* DIRECTIONS FOR THIS TASK *
What do the lines from the top of the data through the line with "on a table." say? Quote them exactly and include both ends.

* SUPPLIED MATERIAL *
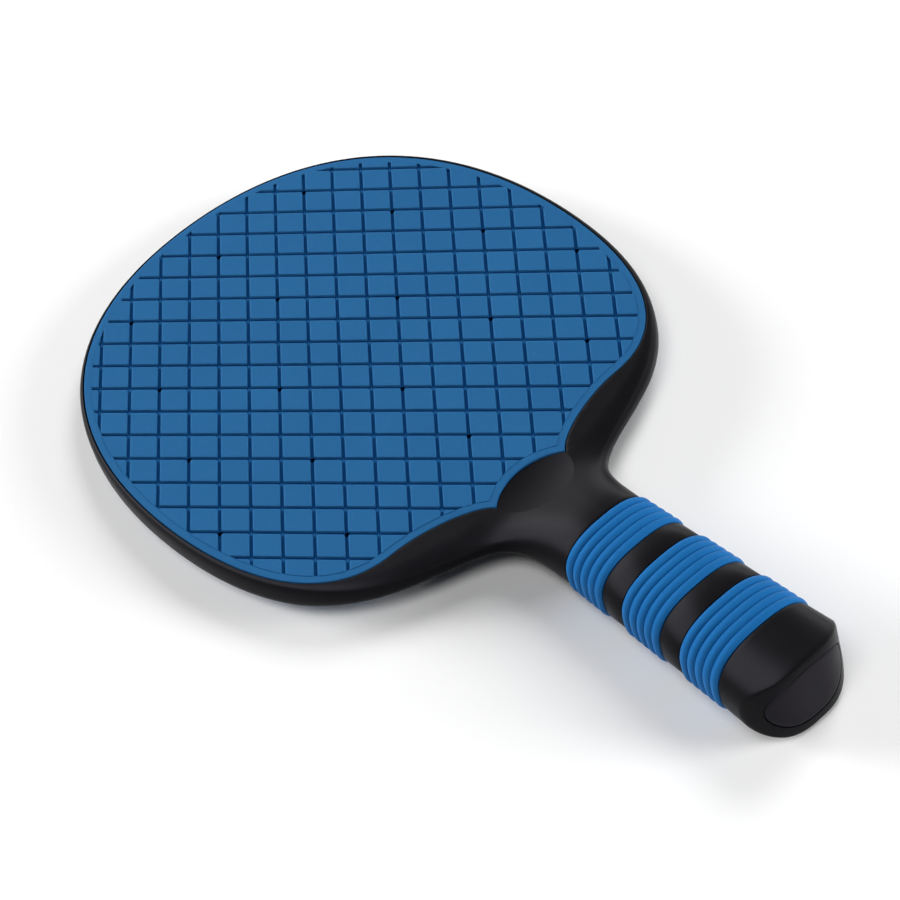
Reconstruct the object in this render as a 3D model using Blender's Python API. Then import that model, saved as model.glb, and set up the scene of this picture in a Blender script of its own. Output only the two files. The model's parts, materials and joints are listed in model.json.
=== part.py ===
"""All-weather table tennis racket, lying on its back as it rests on a table.

One moulded body carries a tiled soft sheet on each face, three ribbed grip
bands in channels round the handle, and an oval plug in the open handle end.

Racket frame, used for all sizes below: +X across the blade, +Y from the handle
to the blade tip, +Z out of the front face. Its origin is on the mid-plane, at
the blade's widest line. Lengths are in metres. The last step lays the racket
down, so that the blade tip and the handle end both touch the plane z = 0.
"""
import math

import bmesh
import bpy
from mathutils import Matrix, Vector

# Clearance between pieces that touch
GAP = 0.0003

# Face sheet outline, right half, as Bezier arcs from the tip to the thumb arc
SHEET_HALF_WIDTH = 0.07385
SHEET_TIP_REACH = 0.0850
SHEET_FULLNESS = 0.623
SHEET_SIDE_HANDLE = 0.0279
SHEET_HIP_X = 0.0405
SHEET_HIP_Y = -0.0595
SHEET_HIP_HANDLE = 0.0257
SHEET_HOLLOW_HANDLE = 0.0100
CUSP_X = 0.01245
CUSP_Y = -0.06965
CUSP_HANDLE = 0.0063
CUSP_ANGLE = math.radians(58)
THUMB_ARC_Y = -0.0646

# Face sheet thickness, tile pattern and locating-pin holes
SHEET_TOP = 0.0044
WEB_HALF_THICKNESS = 0.0017
BORDER_WIDTH = 0.0022
BORDER_DROP = 0.00015
TILE_SIDE = 0.0089
TILE_ANGLE = math.radians(76)
TILE_ROW_Y = -0.04435
GROOVE_WIDTH = 0.0010
GROOVE_DEPTH = 0.0009
GROOVE_OVERRUN = 0.0003
PIN_HOLE_RADIUS = 0.0006
PIN_HOLE_SIDES = 5
# Rows of pin holes: steps along the axis from TILE_ROW_Y, then steps across it
PIN_HOLE_ROWS = ((0, (0, 8)), (4, (0, 6, 12)), (8, (4, 10)), (12, (0, 8)), (16, (0, 6)))

# Rim of the body round the sheets
RIM_REACH = 0.00184
RIM_TIP_REACH = 0.00152
RIM_HALF_THICKNESS = 0.0042
RIM_ROUND = 0.0018
RIM_POWER = 2.8

# Shoulders, from the blade's widest line to the handle
SHOULDER_SIDE_HANDLE = 0.0316
SHOULDER_OUT = 0.00237
SHOULDER_DOWN = 0.00777
SHOULDER_ANGLE = math.radians(23.6)
SHOULDER_HANDLE = 0.0265
NECK_HANDLE = 0.0251
NECK_RISE_START = -0.0710
NECK_ROUND_START = -0.0445
HANDLE_START = -0.0975
HANDLE_START_HANDLE = 0.0231

# Thumb rest, a round dish on each side of the neck
THUMB_RADIUS = 0.0125
THUMB_CENTRE_UP = 0.0012
THUMB_FLOOR = 0.00377
THUMB_BLADE_RISE = 0.00189
THUMB_HANDLE_RISE = 0.00145
THUMB_SIDE_RISE = 0.00031
THUMB_WALL_TOP = 0.0092
THUMB_WALL_SPREAD = 0.0012

# Handle: an oval tube that widens to its end
HANDLE_START_HALF_WIDTH = 0.01444
HANDLE_START_HALF_THICKNESS = 0.0103
HANDLE_END_HALF_WIDTH = 0.01675
HANDLE_END_HALF_THICKNESS = 0.0125
HANDLE_POWER = 2.53
BUTT_LENGTH = 0.0164
BUTT_DROP = 0.0084
BUTT_POWER = 3.17
BUTT_EDGE = 0.0008

# Grip bands and the channels that hold them
BAND_COUNT = 3
BAND_FIRST_OFFSET = 0.0011
BAND_GAP = 0.00725
RIB_COUNT = 5
RIB_PITCH = 0.00293
RIB_PROUD = 0.0006
RIB_DEPTH = 0.0007
RIB_CREST_SHARE = 0.4
CHANNEL_DEPTH = 0.0012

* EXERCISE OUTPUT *
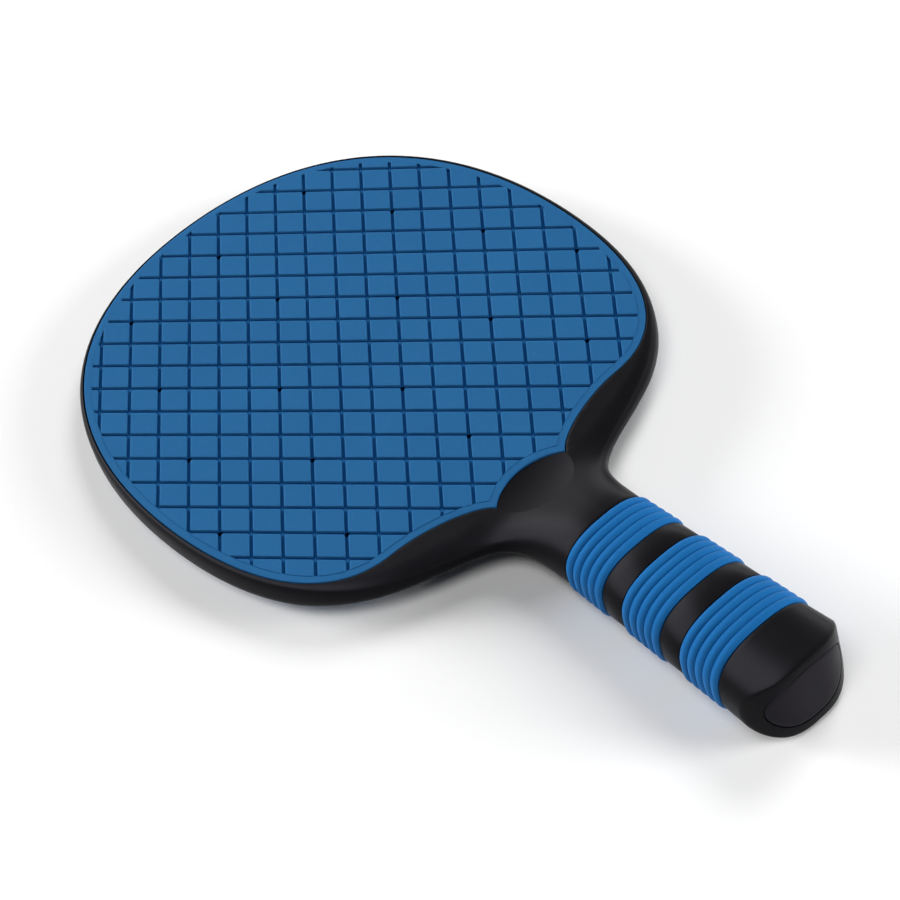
Reconstruct the object in this render as a 3D model using Blender's Python API. Then import that model, saved as model.glb, and set up the scene of this picture in a Blender script of its own. Output only the two files. The model's parts, materials and joints are listed in model.json.
=== part.py ===
"""All-weather table tennis racket, lying on its back as it rests on a table.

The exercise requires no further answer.